IV. i. p. 129. In thy best robes, uncovered on the bier. The ancient custom here recorded, of bearing a dead body to the grave richly attired, and with the face uncovered, still prevails in parts of Italy.

IV. ii. p. 130. Cannot lick his own fingers.-Puttenham, in his "Arte of English Poesie" (1589), gives the proverbial saying here alluded to:

"As the olde cocke crowes, so doeth the chicke:
A bad cooke that cannot his owne fingers licke."

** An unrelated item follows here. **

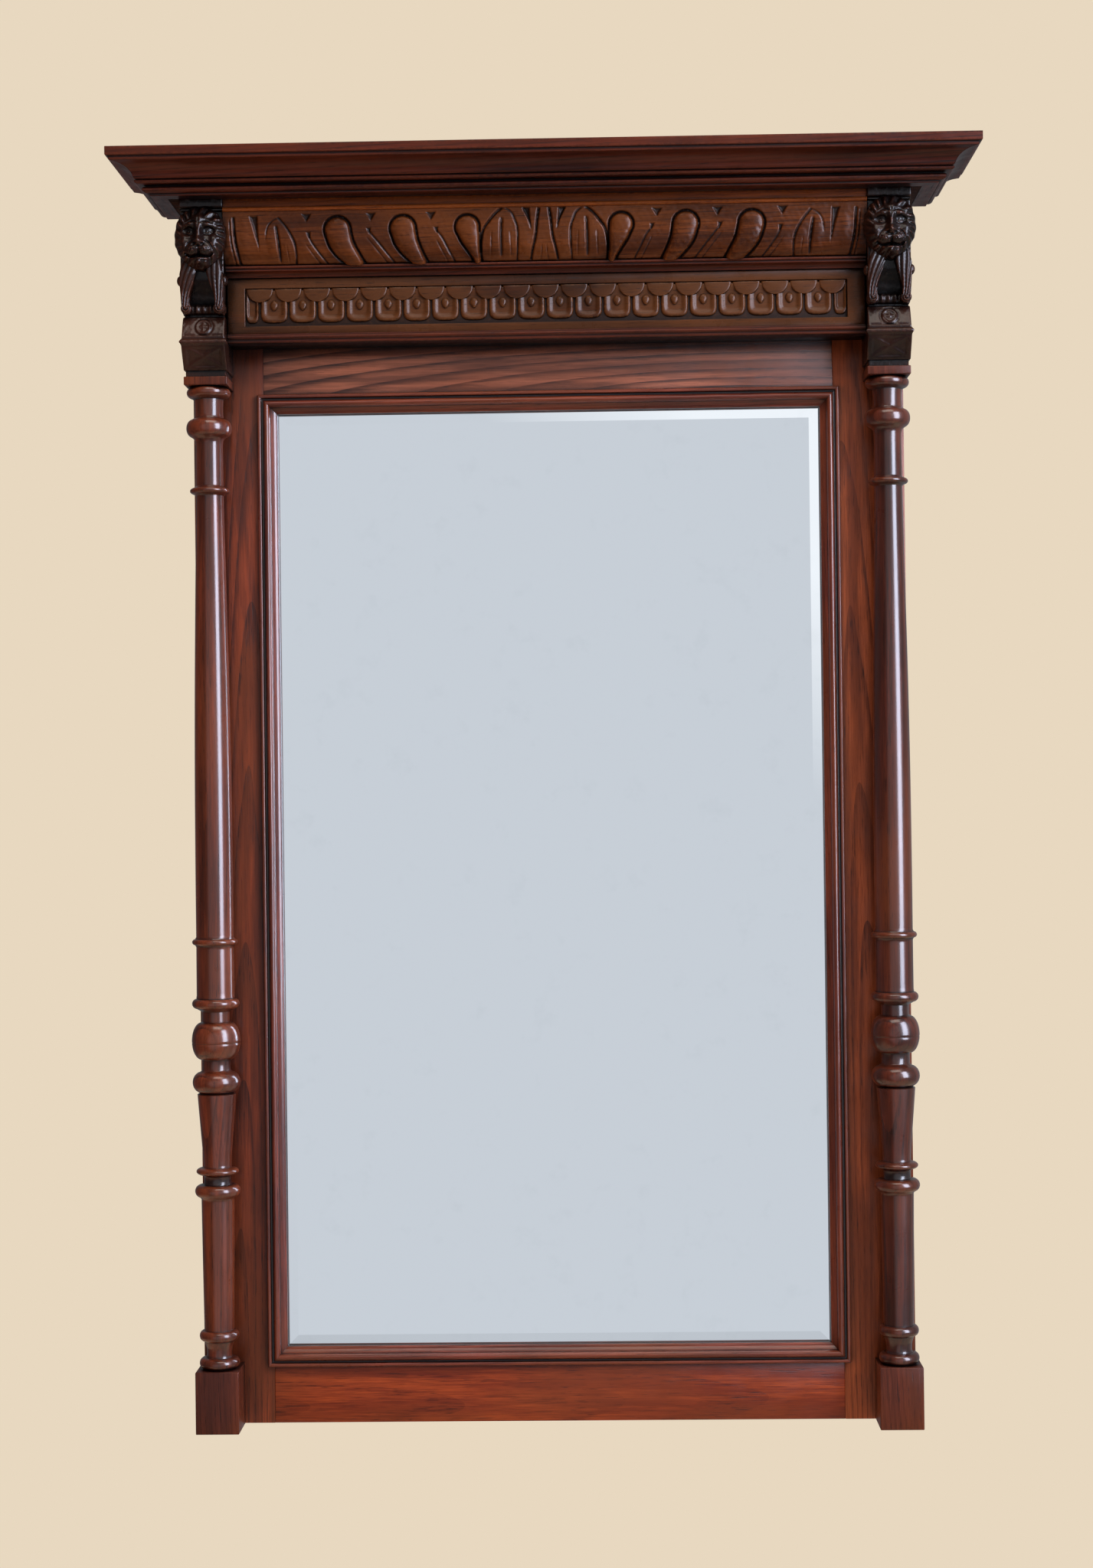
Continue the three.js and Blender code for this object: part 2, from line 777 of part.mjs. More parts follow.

IV. iii. p. 134. Shrieks like mandrakes'.-There was a superstitious belief attached to the root called the mandrake. In Bulleine's "Bulwarke of Defence against Sickness" (1575), there is an account of this fabulously endowed plant:-"Without the death of some lyvinge

thinge it cannot be drawen out of the earth to man's use; therefore they did tye some dogge or other lyving beast unto the roote thereof with a corde, and digged the earth in compasse round about, and in the meanetyme stopped their own eares for feare of the terreble shriek and cry of this Mandrack. In whych cry it doth not only dye itselfe but the feare thereof kylleth the dogge or beast which pulleth it out of the earth.”

IV. iv. p. 135. Cot-quean.—An old name for a man who meddled and pottered in domestic affairs.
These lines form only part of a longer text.